I go by Sandy. I’m interested in ideas: how they rise and fall, how they get around, and how they inform the cultural and political struggles of the recent past. I have written about cities and urbanism, internationalist thinking and politics, the relations between self and society, and problems of race and empire. Along the way, I’ve also explored music and subculture, bike messengering, and working on the early web.

I grew up in Washington DC, where I went to public schools. Since then I’ve lived in Evanston, Illinois, San Francisco, Chicago, Washington DC, New Haven, New York City, and Long Beach, California.

Now I’m in Providence, Rhode Island, where I am Professor of American Studies and Urban Studies at Brown University.

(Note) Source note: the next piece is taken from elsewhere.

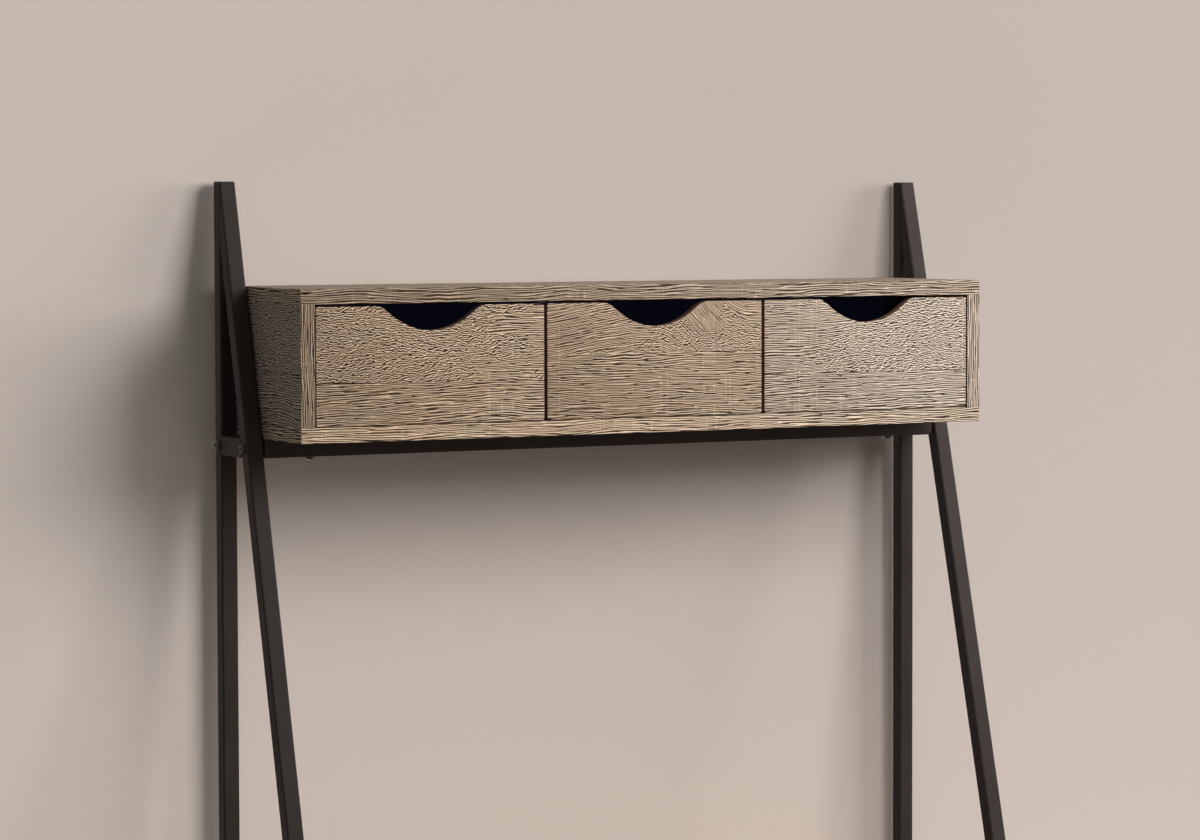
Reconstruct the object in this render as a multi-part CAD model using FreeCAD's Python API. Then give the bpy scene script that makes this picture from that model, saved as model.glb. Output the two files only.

I also serve as Vice President of the Board of DownCity Design, a community-based urban design studio in Providence.

My most recent book is The Idealist: Wendell Willkie’s Wartime Quest to Build One World (Belknap, 2020). I’ve also written Manhattan Projects: The Rise and Fall of Urban Renewal in Cold War New York (Oxford, 2010) and I co-edited Vital Little Plans: The Short Works of Jane Jacobs (Random House, 2016) with Nate Storring. Over the years I’ve written reviews and essays for magazines, journals and newspapers, including The New York Times, The Washington Post, The Nation, n+1, Public Books, The Baffler, Metropolis, Cabinet, In These Times, and—a long time ago, Hotwired. In other ancient history, I created and edited a zine called Vigil. I earned my PhD in American Studies from Yale University.